Hint: In the horse-drawn age, people usually married someone living within a one-mile radius of their home. Census records, tax lists, and plat maps can give you a good idea of who the neighbors might have been.

Problem #3 - You've hit a "brick wall" trying to find the parents of a female ancestor and you don't know your ancestor's (or any of her siblings') maiden name.

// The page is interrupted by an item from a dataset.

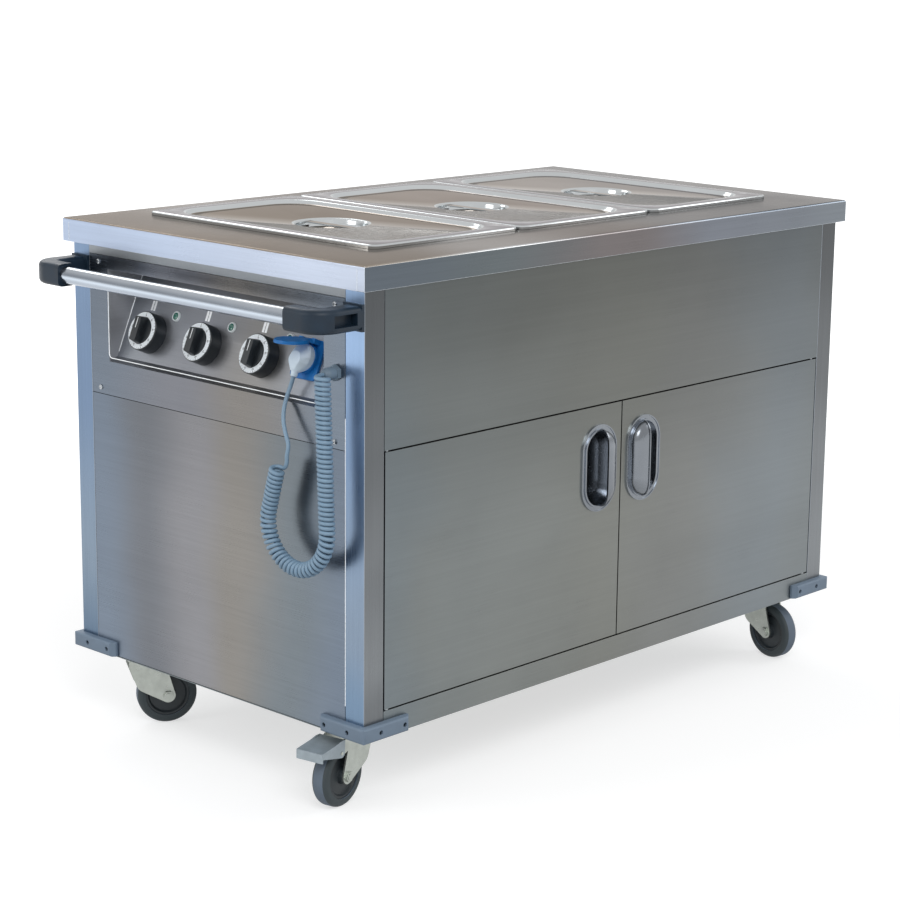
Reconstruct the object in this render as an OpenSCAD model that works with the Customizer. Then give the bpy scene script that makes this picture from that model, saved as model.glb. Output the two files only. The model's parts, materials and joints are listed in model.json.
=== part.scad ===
// Hostess trolley: heated serving trolley with three wells, lids, two doors and a curly mains cord.
// +X points away from the push bar, -Y is the door side, +Z is up, the floor is at z = 0.

/* [Body] */
// height of the worktop above the floor
total_h = 850; // [830:1:900]
// length of the worktop
top_l = 1190; // [1170:1:1250]
// width of the worktop
top_w = 700; // [690:1:740]
// height of the worktop's turned-down edge
apron_h = 38; // [30:1:50]
// rounding of the worktop's top edge
top_r = 4; // [2:0.5:6]
// how far the worktop stands out past the corner posts
overhang = 12; // [8:0.5:16]
// width of a corner post
post_w = 40; // [34:1:46]
// wall of a corner post
post_wall = 2; // [1.5:0.25:3]
// thickness of the cabinet sheets
sheet = 1.5; // [1:0.1:2]
// seam between neighbouring sheets
seam = 0.8; // [0.5:0.1:1.2]
// height of the rail under the doors
sill_h = 40; // [30:1:50]
// depth of the strip that shows between the control panel and the worktop edge
strip_h = 16; // [10:1:22]
// width of the top rails
rail_w = 25; // [20:1:30]

/* [Wells and lids] */
// length of a well insert, across the trolley
gn_l = 530; // [520:1:535]
// width of a well insert, along the trolley
gn_w = 325; // [320:1:328]
// space between neighbouring lids
lid_gap = 2; // [1:0.5:4]
// edge of the first lid, from the worktop's edge at the push bar
lid_x = 122; // [118:1:126]
// edge of the lids, from the worktop's door side
lid_y = 107; // [95:1:115]
// width of the worktop that a lid rests on
lid_rest = 10; // [8:0.5:12]
// depth of a well below the worktop
well_d = 205; // [150:5:215]
// corner radius of a well
well_r = 20; // [12:1:30]
// height of a lid's rim
rim_h = 6; // [4:0.5:8]
// width of the flat border round a lid's field
border_w = 28; // [22:1:32]
// corner radius of a lid's field
field_r = 60; // [40:1:75]
// depth of a lid's field below its border
field_d = 7; // [4:0.5:9]
// diameter of the round dish in a lid
dish_d = 116; // [100:1:125]
// depth of the dish below the field
dish_depth = 13; // [8:0.5:16]
// sheet of a lid
lid_t = 1; // [0.8:0.1:1.5]
// length of a heating plate
heater_l = 400; // [300:10:440]
// thickness of a heating plate
heater_t = 8; // [5:1:12]

/* [Doors] */
// height of the front above the doors, from the worktop's surface down
fascia_h = 283; // [270:1:310]
// thickness of a door
door_t = 20; // [16:1:24]
// sheet of a door
door_s = 1.2; // [1:0.1:1.6]
// gap round a door
door_gap = 2.5; // [2:0.1:3.5]
// diameter of the hinge pins
pin_d = 6; // [5:0.5:8]
// distance of a hinge pin from the door's edge
pin_in = 8; // [7:0.5:9]
// distance of a hinge pin from the door's face
pin_back = 6; // [5:0.25:6.5]
// distance of a grip's middle from the gap between the doors
grip_x = 56; // [50:1:70]
// distance of a grip's middle below the doors' top edge
grip_drop = 103; // [87:1:147]
// width of a grip's flange
grip_w = 85; // [76:1:90]
// height of a grip's flange
grip_h = 145; // [130:1:160]
// width of the flange round a grip's hollow
grip_rim = 9; // [7:0.5:11]
// how far a grip's hood stands out
hood_d = 19; // [14:0.5:24]
// depth of a grip's hollow behind the door's face
bowl_d = 15; // [10:0.5:16]
// space between the shelf and the cupboard's front
shelf_in = 20; // [15:1:30]
// height of the shelf's turned-up edges
shelf_h = 25; // [20:1:30]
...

Solution - If the firstborn son of your ancestor has a middle name that appears to be a surname then that's probably the surname of your ancestor's father. And, your ancestor probably gave her 1st or 2 nd born son and 1st or 2nd born daughter the same given name as her parents (more often than not, it's the 2nd born son named for his maternal grandfather and the 1 st born daughter named for her maternal grandmother…but, sometimes that is reversed). For example: say your ancestor, Susan Smith, named her firstborn son Richard Johnson Smith, her second born son Michael Taylor Smith, her 1st born daughter Elizabeth Smith, and her 2 nd born daughter Mary Smith. It's not a 100% sure thing but the odds are more likely-rather than less likely-that your ancestor's parents were named Michael Johnson and Elizabeth (Taylor) Johnson. If that doesn't pan out then try Richard Johnson and Mary (Taylor) Johnson.

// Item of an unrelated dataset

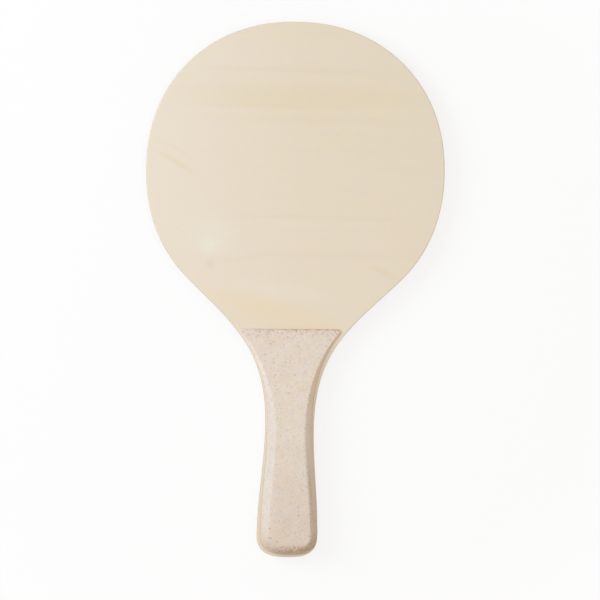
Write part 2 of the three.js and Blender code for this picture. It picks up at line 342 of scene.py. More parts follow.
add(tree, "NodeGroupOutput", {"Veneer": real})
print("the veneer tree has", len(veneer_tree.nodes), "nodes")

# %% [markdown]
# ## What the finishes share
# Every finish here is a base colour under thin coats of other colours. A coat is laid on by a share, which
# is a pattern between 0 and 1: noise with grains of a real size, a soft spot, or how the surface is turned.
# What a share has over 1 is cut off when its coat is mixed in. A shift moves a pattern, so that the two
# sides of the racket don't repeat each other.

# %% Patterns and coats
def turned_to(tree, axis):
    """How squarely a surface faces along an axis, forwards or backwards."""
    normal = add(tree, "ShaderNodeNewGeometry").outputs["Normal"]
    sides = add(tree, "ShaderNodeSeparateXYZ", {"Vector": normal})
    return add(tree, "ShaderNodeMath", {0: sides.outputs[axis]}, operation="ABSOLUTE")


def moved_noise(tree, place, grain, shift, roughness, detail=2.0):
    """Noise with grains of that size in mm."""
    moved = add(tree, "ShaderNodeMapping", {"Vector": place, "Location": shift})
    return add(tree, "ShaderNodeTexNoise",
               {"Vector": moved, "Scale": 1 / (grain * mm), "Detail": detail, "Roughness": roughness})


def soft_spot(tree, place, centre, turn, half_length, half_width):
    """A turned ellipse, its half sizes in mm, with a share of 1 at its centre that falls to 0 at its rim."""
    own = add(tree, "ShaderNodeMapping",
              {"Vector": place, "Location": centre, "Rotation": (0, 0, turn),
               "Scale": (half_length * mm, half_width * mm, 1)}, vector_type="TEXTURE")
    return add(tree, "ShaderNodeTexGradient", {"Vector": own}, gradient_type="SPHERICAL")


def layered_tone(tree, layers):
    """A tone round 0.5 from layers of noise, each with the amount by which it sways the tone."""
    tone = 0.5 - sum(amount for _, amount in layers) / 2
    for noise, amount in layers:
        tone = add(tree, "ShaderNodeMath", {0: noise, 1: amount, 2: tone}, operation="MULTIPLY_ADD")
    return tone


def product(tree, first, *others):
    """Several shares multiplied with one another."""
    for other in others:
        first = add(tree, "ShaderNodeMath", {0: first, 1: other}, operation="MULTIPLY")
    return first


def coated(tree, base, coats):
    """A base colour under coats, each a share and a colour."""
    colour = linear(base)
    for share, tint in coats:
        tint = linear(tint) if isinstance(tint, str) else tint
        colour = add(tree, "ShaderNodeMix", {"Factor": share, "A": colour, "B": tint}, data_type="RGBA")
    return colour


print("noise with grains of 1 mm has a scale of", round(1 / mm))

# %% [markdown]
# ## Poplar veneer
# Plywood for beach rackets is mostly poplar: cream white, with hardly any pores and a faint ribbon figure
# along the grain. Peeled veneer shows long soft streaks, a few coloured growth marks, and here and there a
# small knot. What the eye gets is a pale, matt, nearly even surface, so every layer of the pattern is kept
# very faint. The grain of the two faces runs across the racket, along X.

# %% Finish of the face veneers
# Streaks along the grain, from broad ribbons to single fibres: length and width in mm, and amount.
# The finest fibres are really 0.05 mm wide, and are drawn as wide as one picture element.
poplar_streaks = [(190, 26, 0.5), (110, 5, 0.28), (50, 1.6, 0.24), (9, 0.8, 0.6)]
cloud_grain = 4.5
fibre_depth = 0.03 * mm


def poplar_veneer(name, marks, shift):
    """Sanded poplar with its grain along X. Marks are ellipses of another colour, drawn out by the grain."""
    material, tree, place = new_material(name)
    layers = []
    for length, width, amount in poplar_streaks:
        drawn_out = add(tree, "ShaderNodeMapping",
                        {"Vector": place, "Location": (shift, shift, 0),
                         "Scale": (1 / (length * mm), 1 / (width * mm), 1 / (width * mm))})
        noise = add(tree, "ShaderNodeTexNoise",
                    {"Vector": drawn_out, "Scale": 1.0, "Detail": 2.0, "Roughness": 0.5})
        layers.append((noise, amount))
    tone = layered_tone(tree, layers)
    coats = [(tone, "#e9ded0")]

    # Faint clouds of a yellower cream, twice as long as wide, and of a pinker and a greener one.
    drawn_out = add(tree, "ShaderNodeMapping", {"Vector": place, "Scale": (1 / 2, 1, 1)})
    clouds = add(tree, "ShaderNodeTexNoise",
                 {"Vector": drawn_out, "Scale": 1 / (cloud_grain * mm), "Detail": 3.0, "Roughness": 0.65})
    cloudy = add(tree, "ShaderNodeMapRange",
                 {"Value": clouds, "From Min": 0.32, "From Max": 0.68, "To Max": 0.62})
    coats.append((cloudy, "#e9ddbd"))
    for grain, tint in ((3.6, "#ecd7ca"), (4.4, "#e0ddc3")):
        clouds = moved_noise(tree, place, grain, (grain, shift, 0), 0.6)
        cast = add(tree, "ShaderNodeMapRange",
                   {"Value": clouds, "From Min": 0.46, "From Max": 0.76, "To Max": 0.38})
        coats.append((cast, tint))

    # Painted light: the left side, towards the side lamp, and the lower end, under the pool of light, are
    # painted paler: where that starts and ends in mm.
    sides = add(tree, "ShaderNodeSeparateXYZ", {"Vector": place})
    for axis, start, end, amount, tint in (("X", 10, -106, 0.6, "#efe4d6"), ("Y", 150, -30, 0.5, "#ecdfcc")):
        paler = add(tree, "ShaderNodeMapRange",
                    {"Value": sides.outputs[axis], "From Min": start * mm, "From Max": end * mm,
                     "To Max": amount})
        coats.append((paler, tint))

    for x, y, half_length, half_width, slant, tint, amount in marks:
        spread = soft_spot(tree, place, (x * mm, y * mm, wood_top), math.radians(slant),
                           half_length, half_width)
        spread = add(tree, "ShaderNodeMapRange",
                     {"Value": spread, "From Max": 0.8}, interpolation_type="SMOOTHSTEP")
        broken = add(tree, "ShaderNodeMapRange",
                     {"Value": tone, "From Min": 0.2, "From Max": 0.8,
                      "To Min": 0.5 * amount, "To Max": 1.5 * amount})
        coats.append((product(tree, spread, broken), tint))

    # The arris and the edge show cut fibres: darker where they end, at the sides, and paler elsewhere.
    cut = add(tree, "ShaderNodeMapRange",
              {"Value": turned_to(tree, "Z"), "From Min": 0.97, "From Max": 0.4},
              interpolation_type="SMOOTHSTEP")
    coats.append((cut, coated(tree, "#e4d2b6", [(turned_to(tree, "X"), "#dac09c")])))

    fibres = layers[-1][0]
    raised = add(tree, "ShaderNodeBump", {"Height": fibres, "Strength": 0.35, "Distance": fibre_depth})
    matt = add(tree, "ShaderNodeMapRange", {"Value": tone, "To Min": 0.72, "To Max": 0.6})
    feed(tree, tree.nodes["Principled BSDF"],
         {"Base Color": coated(tree, "#e3d4bc", coats), "Roughness": matt, "Normal": raised,
          "IOR": 1.45, "Specular IOR Level": 0.3})
    return material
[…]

No doubt, you can find other ways to make good use of naming patterns. In the long run, making use of naming patterns will probably reduce-but not eliminate-the number of times you go "barking up the wrong tree". But, keep in mind that a pattern can only give you hints and theories about the blank spaces in your family tree. You'll still have to use traditional genealogical methods to actually prove (or disprove) the theory.